The column's title alludes to Lewis' impressive travel pedigree: Over the course of his career he has worked extensively in Europe, Russia, China, India, Africa, the Middle East and has reported from every U.S. state but Alaska.
His travels have left him pessimistic about the state of foreign affairs.
"The world is certainly coming closer together, but the ability of people to find reasons to hate each other has increased," Lewis says. "It's the most deplorable and unexpected phenomenon."
Of all the conflicts he has seen, Lewis remains most vehement about Vietnam. He says he is appalled by "the complete wrongness of what we did, the savagery and pointlessness of the American war effort."
Throughout the '60s and '70s, Lewis excoriated the war effort in columns and articles and was repeatedly the target of hate mail, he says.
His columns continue to be controversial. In recent months he has become a relentless critic of independent counsel Kenneth W. Starr.

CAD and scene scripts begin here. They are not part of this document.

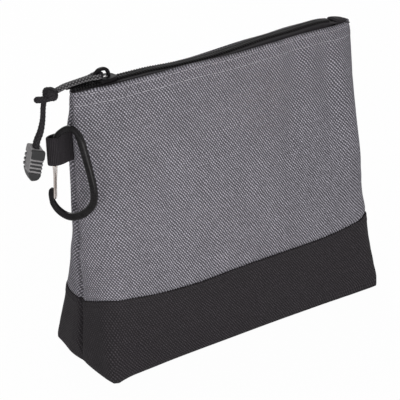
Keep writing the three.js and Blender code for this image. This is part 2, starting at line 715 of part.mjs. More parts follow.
// The gate: two legs of wire, a pivot through the bar's tongue and a cross end in the nose
function carabinerGate() {
  const leg = TONGUE_THICKNESS / 2 + GAP + GATE_WIRE / 2;
  const radius = GATE_WIRE / 2;
  const wire = (from, to) => solid(pin(from, to, radius, 8));
  return toGeometry(
    wire(point(0, -leg, GATE_PIVOT_Z + 0.3), point(GATE_CATCH_X, -leg, GATE_CATCH_Z - 0.5))
      .add(wire(point(0, leg, GATE_PIVOT_Z + 0.3), point(GATE_CATCH_X, leg, GATE_CATCH_Z - 0.5)))
      .add(wire(point(0, -leg, GATE_PIVOT_Z), point(0, leg, GATE_PIVOT_Z)))
      .add(wire(point(GATE_CATCH_X, -leg, GATE_CATCH_Z), point(GATE_CATCH_X, leg, GATE_CATCH_Z))),
  );
}

addMesh('front_panel', panel(-1), GREY_FABRIC);
addMesh('back_panel', panel(1), GREY_FABRIC);
addMesh('base_panel', basePanel(), BLACK_FABRIC);
for (const [name, end] of [['left', -1], ['right', 1]]) {
  addMesh(`side_seam_binding_${name}`, sideSeamBinding(end), BLACK_FABRIC);
  addMesh(`corner_seam_binding_${name}`, cornerSeamBinding(end), BLACK_FABRIC);
}
for (const [name, side] of [['front', -1], ['back', 1]]) {
  addMesh(`base_seam_binding_${name}`, baseSeamBinding(side), BLACK_FABRIC);
  addMesh(`zipper_tape_${name}`, zipperTape(side), ZIPPER_BLACK);
  addMesh(`zipper_teeth_${name}`, teethRow(side), ZIPPER_BLACK);
  addMesh(`zipper_top_stop_${name}`, topStop(side), SLIDER_METAL);
}
addMesh('zipper_bottom_stop', bottomStop(), SLIDER_METAL);
addMesh('zipper_end_tab', endTab(), BLACK_WEBBING);
addMesh('webbing_loop', webbingLoop(), BLACK_WEBBING);

addMesh('slider_body', sliderBody(), SLIDER_METAL);
addMesh('pull_cord_bight', cordBight(), CORD_BLACK);
addMesh('pull_cord_strand_front', cordStrand(-1), CORD_BLACK);
addMesh('pull_cord_strand_back', cordStrand(1), CORD_BLACK);
addMesh('pull_cord_knot', knot(), CORD_BLACK);
addMesh('pull_cord_end', cordEnd(), CORD_BLACK);
addMesh('pull_cord_drop', cordDrop(), CORD_BLACK);

const grip = new THREE.Group();
grip.position.copy(GRIP_TOP);
grip.rotation.copy(GRIP_ROTATION);
bag.add(grip);
addMesh('pull_grip_core', gripCore(), GRIP_BLACK, grip);
addMesh('pull_grip_shell', gripShell(), GRIP_GREY, grip);

const carabiner = new THREE.Group();
carabiner.position.set(EYE_X, 0, LOOP_TOP + GAP);
carabiner.rotation.z = degrees(CARABINER_TURN);
bag.add(carabiner);
addMesh('carabiner_body', carabinerBody(), CARABINER_BLACK, carabiner);
addMesh('carabiner_gate', carabinerGate(), STEEL, carabiner);

export default bag;
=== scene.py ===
from bisect import bisect_right
from math import copysign, cos, exp, hypot, pi, radians, sin, sqrt

import bmesh
import bpy
from mathutils import Matrix, Vector, noise


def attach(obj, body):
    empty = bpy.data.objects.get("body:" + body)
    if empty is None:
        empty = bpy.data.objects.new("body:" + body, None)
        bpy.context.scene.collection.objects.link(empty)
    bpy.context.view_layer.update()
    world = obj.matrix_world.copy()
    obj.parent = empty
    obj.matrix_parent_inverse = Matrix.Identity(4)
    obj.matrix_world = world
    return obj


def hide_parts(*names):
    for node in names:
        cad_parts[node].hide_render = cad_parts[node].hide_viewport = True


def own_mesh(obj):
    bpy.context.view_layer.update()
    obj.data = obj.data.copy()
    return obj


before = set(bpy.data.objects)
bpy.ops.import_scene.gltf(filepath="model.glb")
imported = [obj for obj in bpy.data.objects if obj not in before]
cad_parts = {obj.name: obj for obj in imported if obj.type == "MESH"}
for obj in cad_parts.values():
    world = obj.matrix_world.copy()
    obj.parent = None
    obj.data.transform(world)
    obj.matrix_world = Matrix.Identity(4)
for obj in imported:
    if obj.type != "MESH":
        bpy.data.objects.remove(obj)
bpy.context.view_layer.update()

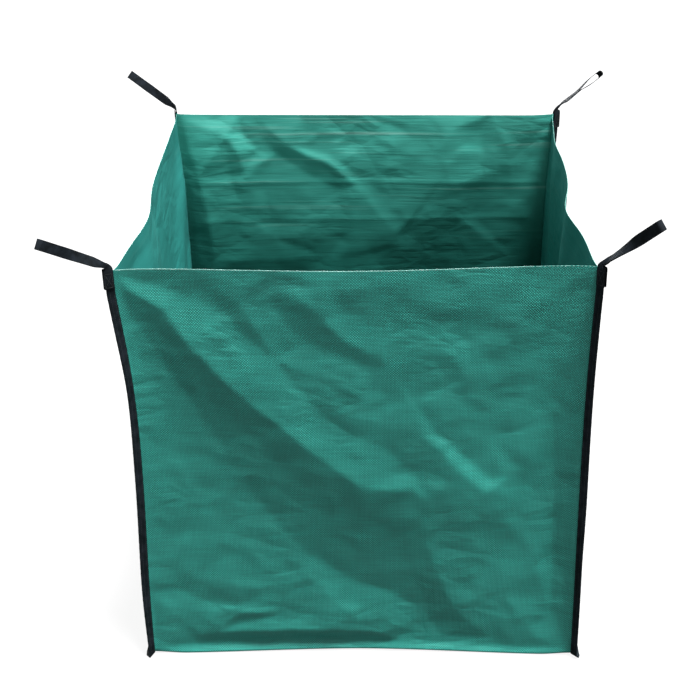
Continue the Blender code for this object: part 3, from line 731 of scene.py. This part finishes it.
# Side panels
# Two squares of the same cloth, about 0.94 by 0.92 m. Each is sewn in along its
# front, bottom and back edges, and its top edge is left free as the rim, which
# sags in where nothing holds it.
LEFT_FOLDS = (
    ("ridge", (0.28, 1.05), (0.32, 0.35), (0.140, 0.100), -0.0200, 0.0),
    ("facet", (0.95, 0.90), (0.35, 0.15), (0.030, 0.110), 0.0120, 0.030),
)
RIGHT_FOLDS = (
    ("ridge", (0.32, 1.05), (0.36, 0.45), (0.115, 0.090), -0.0230, 0.0),
    ("ridge", (0.79, 1.05), (0.70, 0.70), (0.085, 0.070), -0.0070, 0.0),
    ("facet", (0.05, 0.70), (0.65, 0.12), (0.030, 0.100), 0.0110, -0.030),
)
PANEL_CRUMPLES = ((0.090, 3.0), (0.040, 0.7))
CRUMPLE_SOFTENING = 2
PANEL_WALL_ROWS = 120
PANEL_BASE_ROWS = 114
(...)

Opponents have denounced his unwavering loyalty to President Clinton.
Lewis is married to Margaret H. Marshall, a justice of the Massachusetts Supreme Judicial Court. The couple divide their time between Cambridge and Martha's Vineyard.
"We're too busy," he says. "My wife has lots of legal dinners and I travel, so we don't spend as much time together as we'd like."
During his all-too-rare free time, Lewis treasures more relaxed past-times: raising vegetables on the Vineyard, listening to music and writing letters. He doesn't even own a computer, Greenhouse says.
"For all I know, he still uses a shaving brush," Karnow says.
However, that doesn't mean he's behind the times. "He's not old-fashioned. "He's slow to give up things that've worked well for him," Vorenberg explains.
After 50 years, peers regard Lewis as one who has created his own tradition in journalism, and a respected reporter who continues to advocate his politics forcefully but gracefully. His work, which spans law and politics, the nation and the world, shows no sign of losing its impact or its range.
"He's been a law professor and he's an expert on the First Amendment," Greenhouse says. "He's transcended the limits of journalism."